I was born in 1937 in Brantford, Ontario, Canada. Both my parents were orphans and grade school dropouts, and wanted nothing more than for me, my older brother and sister to live beyond their own dreams. My father, my life-long hero was a fun- loving extroverted storyteller. My mother was mostly silent and strong. Dad was an old-time barber, a union leader, politically engaged, and a great debater, who sang to customers who came for a shave and a haircut, but also to go to the back room—read the racing form and to bet on the horses. That’s right my Dad was a small-town bookie!
I was reading the racing form and picking winners in high school. My dad taught me about money; from whence it comes and how it circulates through the economy. He placed side bets if his risk was too high that day. I sometimes laid off his bets to other small- town bookies on my bicycle after school. I was fully engaged in his daily business. He would come home at night and plunk his cash roll on the table for me to count. He took the difference and entered it in his little black book as “takin’s.” I cherish one of those little black books today.
His business peaked in 1949 when our family got its first car, but his health declined rapidly from that point. At 21 my father was off his feet for a year recovering from rheumatic fever. He was left with an enlarged heart that led to his early death at age 56. He lived to witness my graduation in 1963 with an MBA in finance and marketing. I was diagnosed with childhood arthritis at 13. We were told that my condition was inherited from my father and that I might very well grow out of it.
At the height of what I call my first business career in 1972 I had my significant emotional event (SEE) forever changing my sense of gratitude for life and the need to give back in every way possible. I was diagnosed with rheumatoid arthritis, and took a full year off to recover as my father did when he was 21 years old.

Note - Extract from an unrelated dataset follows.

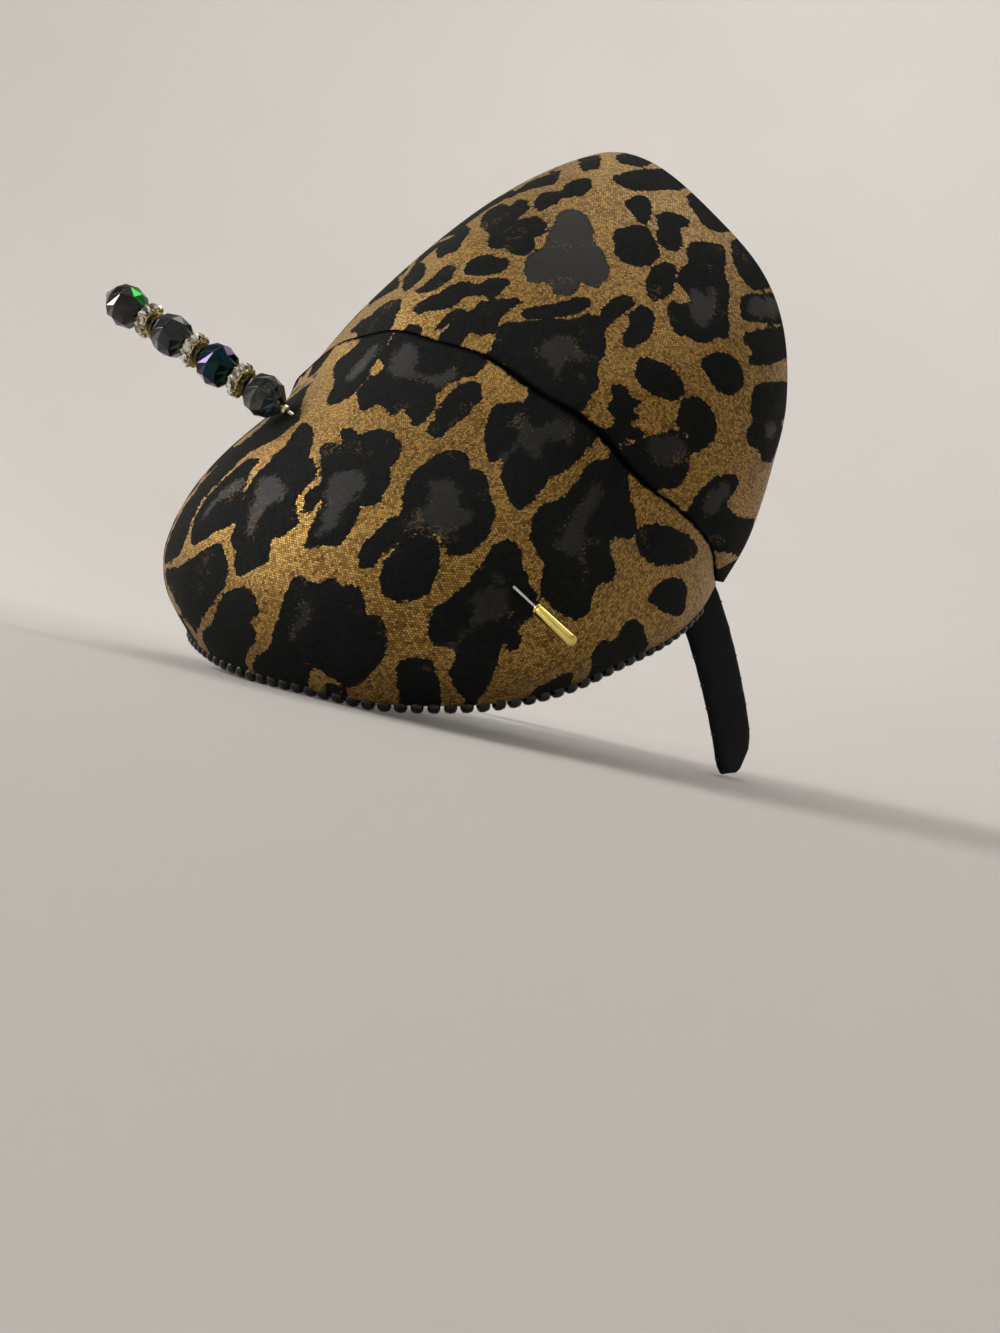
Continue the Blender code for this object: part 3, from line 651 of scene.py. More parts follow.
def metal(name, dark, bright, roughness, scale):
    """Plated or drawn metal with slight handling marks."""
    r = Recipe(name)
    place = r.place()
    cloudy = r.noise(place, scale, 3.0)
    scratch = r.noise(place, scale * 9, 2.0)
    colour = r.blend(r.ramp(cloudy, 0.3, 0.7), dark, bright)
    rough = r.ramp(scratch, 0.3, 0.7, roughness * 0.75, roughness * 1.3)
    r.surface(Base_Color=colour, Roughness=rough, Metallic=1.0)
    r.relief(scratch, 0.06, 0.1)
    return r.material


def clear_stone():
    """Foiled rhinestone with painted reflections: bright facets, some dark and some warm."""
    r = Recipe("foiled_stone")
    flash = r.add("Attribute", attribute_name="flash")
    place = r.place()
    cloudy = r.noise(place, 600.0, 2.0)
    r.surface(Base_Color=flash.outputs["Color"], Roughness=r.ramp(cloudy, 0.3, 0.7, 0.02, 0.08),
              Metallic=0.55, IOR=1.7, Coat_Weight=1.0, Coat_Roughness=0.01)
    return r.material


def thread_cloth():
    """Twisted black sewing thread."""
    r = Recipe("sewing_thread")
    place = r.place()
    twist = r.noise(place, 1900.0, 2.0)
    colour = r.blend(r.ramp(twist, 0.3, 0.7), (0.006, 0.006, 0.007, 1), (0.030, 0.028, 0.028, 1))
    r.surface(Base_Color=colour, Roughness=r.ramp(twist, 0.3, 0.7, 0.55, 0.75))
    r.relief(twist, 0.4, 0.2)
    return r.material


def camera_axes():
    """Right, forward and up of the camera, and its place, in the world."""
    pitch, roll, yaw = (math.radians(a) for a in CAMERA_TURN)
    turn = (Matrix.Rotation(pitch, 3, "X") @ Matrix.Rotation(roll, 3, "Y")
            @ Matrix.Rotation(yaw, 3, "Z"))
    rest = REST.to_3x3()
    right, forward, up = (rest @ turn[k] for k in range(3))
    return right, forward, up, REST @ (CAMERA_PLACE * MM)


RIGHT, FORWARD, UP, EYE = camera_axes()


def sight(x, y):
    """Direction from the camera through a point of the picture."""
    return (FORWARD + RIGHT * ((x - PICTURE[0] / 2) / FOCAL)
            + UP * ((PICTURE[1] / 2 - y) / FOCAL)).normalized()


def make_camera():
    """The camera at the photograph's angle to the hat."""
    data = bpy.data.cameras.new("camera")
    data.sensor_width = SENSOR
    data.lens = SENSOR * FOCAL / PICTURE[1]
    data.clip_start = 0.01
    data.clip_end = 20
    camera = bpy.data.objects.new("camera", data)
    bpy.context.scene.collection.objects.link(camera)
    turn = Matrix((RIGHT, UP, -FORWARD)).transposed()
    camera.matrix_world = Matrix.Translation(EYE) @ turn.to_4x4()
    bpy.context.scene.camera = camera


def cubic(p0, p1, p2, p3, t):
    """The Catmull-Rom curve from the second point to the third."""
    return 0.5 * (2 * p1 + (p2 - p0) * t + (2 * p0 - 5 * p1 + 4 * p2 - p3) * t ** 2
                  + (3 * p1 - p0 - 3 * p2 + p3) * t ** 3)


def smooth_row(rows, position):
    """The smooth curve through some rows, at a position counted in rows."""
    last = len(rows) - 1
    index = min(max(int(math.floor(position)), 0), last - 1)
    p1 = Vector(rows[index])
    p2 = Vector(rows[index + 1])
    p0 = Vector(rows[index - 1]) if index > 0 else 2 * p1 - p2
    p3 = Vector(rows[index + 2]) if index + 2 <= last else 2 * p2 - p1
    return cubic(p0, p1, p2, p3, position - index)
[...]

My personal SEE, and the love, appreciation and connection to my father provides the strength and motivation for me to identify COVID-19 as a global SEE, and to link the recovery from that SEE to my own recovery, leaving out the story of my second business career; and jumping straight to my volunteer career now into its 15th year of learning, innovating, connecting and celebrating the future of building resilient communities using the Transition Towns model as interpreted in Transition Town Peterborough Inc.
NOW IS THE TIME! Is my first book to be published. After my second business career I wrote a book titled The Flight of the Wild Goose that told the story of the origin of my life time mantra and spoke to what I thought I learned in my two business careers …one before my SEE …one after my SEE. This book seems dated and insignificant now. My plan is to weave its contents into my memoirs titled An Ordinary Difference for my children and grandchildren.